Borders, those artificial spaces humankind created millennia ago to mark the ‘owned’ territory by a group, have become lethal to many. Movement and migration are a natural part of the world, but within those constricted spaces, some with heavy surveillance, it is harder and harder for people to roam, wonder, or establish themselves in different places. In her series Orinoco - Frontera de agua, photographer Juanita Escobar shows us the realities of the women who inhabit the borders of the Orinoco river, which creates a ‘natural’ border between Colombia and Venezuela. On view through June 9 at NYC’s Bronx Documentary Center, her solo show is not to be missed.
On her website, the self-taught photographer explains: “I want to tell the stories of the women that share this territory: the indigenous woman — the Sikuani, Amorúa, Piaroa, Puinave, Curripaco and Saliva — the Venezuelan woman, the plains woman. They populate the area around this border, as nomads or sedentary inhabitants and are the ones who guide us through these territories where they are always on the move, allowing us to become part of their memory. The flow is not only of indigenous people who travel as part of their tradition; there are also Venezuelan migrants seeking hope on this rural border of the Orinoco.”
The artist’s interest in people, their stories, and territory has always been there. Juanita won the Colombian National Photography Prize in 2009 with her work People-Land, which showcased her interest in those topics. They permeate her entire practice, and thanks to her honesty when lensing her subjects, Escobar won the 2016 Portfolio Review Prize from the National Geographic Society, and was selected in 2017 for the World Press Photo Joop Swart Masterclass. In 2018, she was awarded the prestigious Magnum Foundation Fund for her project Orinoco, Women’s Journal, which visitors can see at Bronx Documentary Center.

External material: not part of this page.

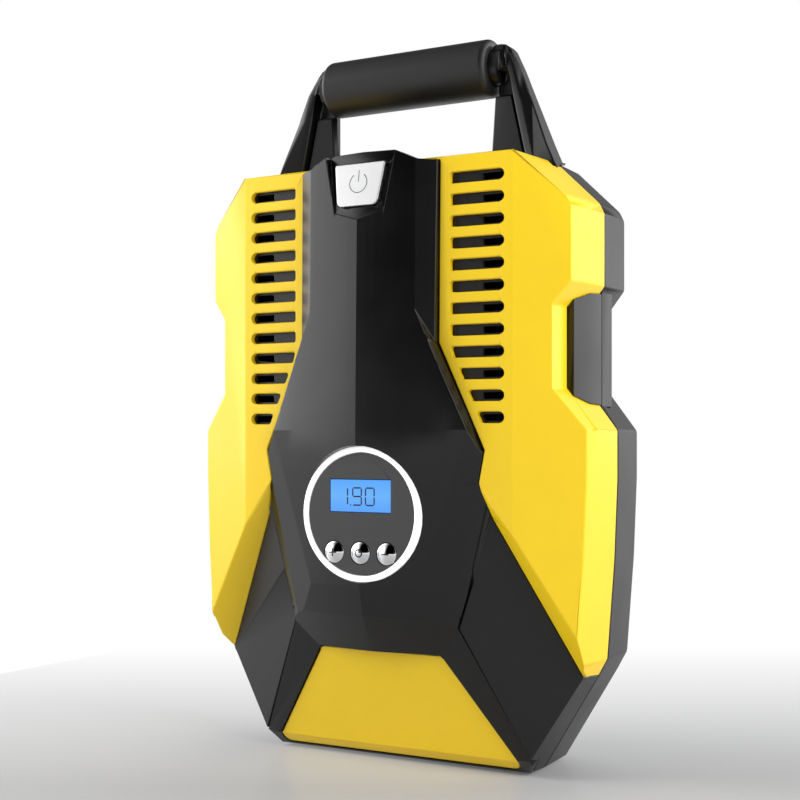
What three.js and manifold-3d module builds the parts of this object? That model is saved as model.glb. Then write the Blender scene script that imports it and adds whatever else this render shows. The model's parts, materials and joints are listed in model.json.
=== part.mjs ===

The insightful, poetic, yet raw series by Juanita are so great because she mostly works on long-term projects that allow her to get to know her subjects and their stories. From 2007 to 2015, she worked on the award-winning series Llano, and since 2015, she’s been working on Orinoco. In her own words: “My relationship with this land dates back ten years. For seven of them I rode alongside the plains people of the Orinoco savannah on horseback, but I had never seen the mythical river that gives the region its name. It was always a point of reference, a distant echo that gradually pulled me closer and closer to its banks. I arrived two years ago and stayed. I couldn’t escape El Dorado, which for me is the need to tell the stories of this land. I want to search for the visual marks left by the earth, river and jungle in the faces of the people, in their skin. I also want to look for emotions that exit the body to become landscape and atmosphere.”